# [Work to complete]
Extract precisely the lines of the entries below, from the first line through the line containing "boss_h = 4.1; // [3:0.1:5]".

# [Records with modeling code]
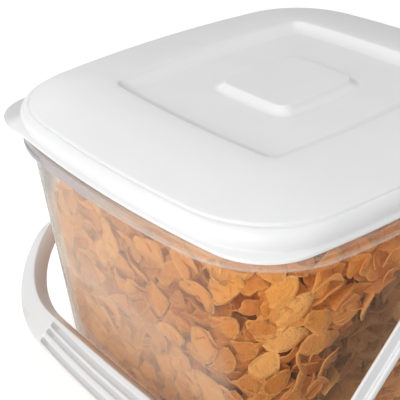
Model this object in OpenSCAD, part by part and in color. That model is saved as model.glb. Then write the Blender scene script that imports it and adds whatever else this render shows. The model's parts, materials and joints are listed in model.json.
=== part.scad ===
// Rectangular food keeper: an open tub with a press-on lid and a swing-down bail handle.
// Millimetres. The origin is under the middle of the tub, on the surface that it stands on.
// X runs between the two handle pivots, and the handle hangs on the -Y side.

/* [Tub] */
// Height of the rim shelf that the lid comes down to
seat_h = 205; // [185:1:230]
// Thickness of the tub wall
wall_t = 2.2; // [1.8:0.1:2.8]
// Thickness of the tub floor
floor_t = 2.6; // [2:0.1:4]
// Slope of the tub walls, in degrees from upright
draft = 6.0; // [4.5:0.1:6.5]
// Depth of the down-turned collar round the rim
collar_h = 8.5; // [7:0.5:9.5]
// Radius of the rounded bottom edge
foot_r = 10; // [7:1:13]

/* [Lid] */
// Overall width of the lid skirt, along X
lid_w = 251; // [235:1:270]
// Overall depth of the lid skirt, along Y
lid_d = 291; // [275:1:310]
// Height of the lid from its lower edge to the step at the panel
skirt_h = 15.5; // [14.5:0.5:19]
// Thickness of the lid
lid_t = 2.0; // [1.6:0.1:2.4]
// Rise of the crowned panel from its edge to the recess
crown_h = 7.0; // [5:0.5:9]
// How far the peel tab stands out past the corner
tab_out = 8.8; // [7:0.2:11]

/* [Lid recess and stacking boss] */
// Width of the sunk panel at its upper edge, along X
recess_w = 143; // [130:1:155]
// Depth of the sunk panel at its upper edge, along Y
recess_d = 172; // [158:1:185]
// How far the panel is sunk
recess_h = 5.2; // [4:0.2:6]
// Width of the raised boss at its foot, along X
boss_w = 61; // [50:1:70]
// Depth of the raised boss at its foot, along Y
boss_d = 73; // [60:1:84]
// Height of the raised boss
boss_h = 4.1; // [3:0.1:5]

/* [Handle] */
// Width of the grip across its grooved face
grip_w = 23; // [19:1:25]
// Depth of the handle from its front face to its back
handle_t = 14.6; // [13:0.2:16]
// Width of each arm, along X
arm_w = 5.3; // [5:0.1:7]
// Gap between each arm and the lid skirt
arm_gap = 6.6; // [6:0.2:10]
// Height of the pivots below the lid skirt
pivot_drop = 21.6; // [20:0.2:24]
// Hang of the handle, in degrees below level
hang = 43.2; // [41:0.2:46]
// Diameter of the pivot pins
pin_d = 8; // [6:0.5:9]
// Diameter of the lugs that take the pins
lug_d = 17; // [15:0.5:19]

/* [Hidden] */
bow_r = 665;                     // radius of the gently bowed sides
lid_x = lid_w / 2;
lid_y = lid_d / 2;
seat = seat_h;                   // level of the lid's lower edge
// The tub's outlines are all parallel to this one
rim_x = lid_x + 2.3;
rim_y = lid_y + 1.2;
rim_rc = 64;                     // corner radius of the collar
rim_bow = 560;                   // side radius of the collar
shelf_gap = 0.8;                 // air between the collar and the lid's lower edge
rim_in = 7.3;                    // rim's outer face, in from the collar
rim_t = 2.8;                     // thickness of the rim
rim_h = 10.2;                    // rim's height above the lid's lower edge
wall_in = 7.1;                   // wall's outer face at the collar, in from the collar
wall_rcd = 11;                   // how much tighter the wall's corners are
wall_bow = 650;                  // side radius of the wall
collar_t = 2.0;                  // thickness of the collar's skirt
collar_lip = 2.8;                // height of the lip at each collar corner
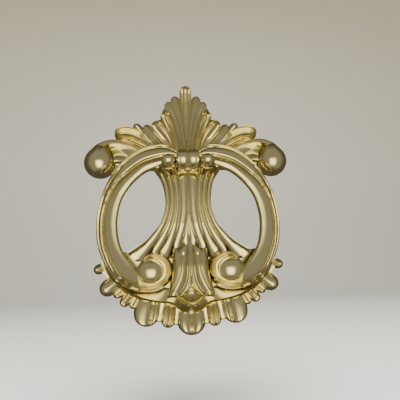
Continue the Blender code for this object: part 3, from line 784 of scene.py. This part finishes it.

# [Solution for this exercise]
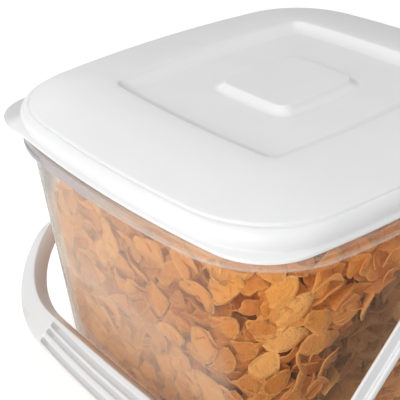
Model this object in OpenSCAD, part by part and in color. That model is saved as model.glb. Then write the Blender scene script that imports it and adds whatever else this render shows. The model's parts, materials and joints are listed in model.json.
=== part.scad ===
// Rectangular food keeper: an open tub with a press-on lid and a swing-down bail handle.
// Millimetres. The origin is under the middle of the tub, on the surface that it stands on.
// X runs between the two handle pivots, and the handle hangs on the -Y side.

/* [Tub] */
// Height of the rim shelf that the lid comes down to
seat_h = 205; // [185:1:230]
// Thickness of the tub wall
wall_t = 2.2; // [1.8:0.1:2.8]
// Thickness of the tub floor
floor_t = 2.6; // [2:0.1:4]
// Slope of the tub walls, in degrees from upright
draft = 6.0; // [4.5:0.1:6.5]
// Depth of the down-turned collar round the rim
collar_h = 8.5; // [7:0.5:9.5]
// Radius of the rounded bottom edge
foot_r = 10; // [7:1:13]

/* [Lid] */
// Overall width of the lid skirt, along X
lid_w = 251; // [235:1:270]
// Overall depth of the lid skirt, along Y
lid_d = 291; // [275:1:310]
// Height of the lid from its lower edge to the step at the panel
skirt_h = 15.5; // [14.5:0.5:19]
// Thickness of the lid
lid_t = 2.0; // [1.6:0.1:2.4]
// Rise of the crowned panel from its edge to the recess
crown_h = 7.0; // [5:0.5:9]
// How far the peel tab stands out past the corner
tab_out = 8.8; // [7:0.2:11]

/* [Lid recess and stacking boss] */
// Width of the sunk panel at its upper edge, along X
recess_w = 143; // [130:1:155]
// Depth of the sunk panel at its upper edge, along Y
recess_d = 172; // [158:1:185]
// How far the panel is sunk
recess_h = 5.2; // [4:0.2:6]
// Width of the raised boss at its foot, along X
boss_w = 61; // [50:1:70]
// Depth of the raised boss at its foot, along Y
boss_d = 73; // [60:1:84]
// Height of the raised boss
boss_h = 4.1; // [3:0.1:5]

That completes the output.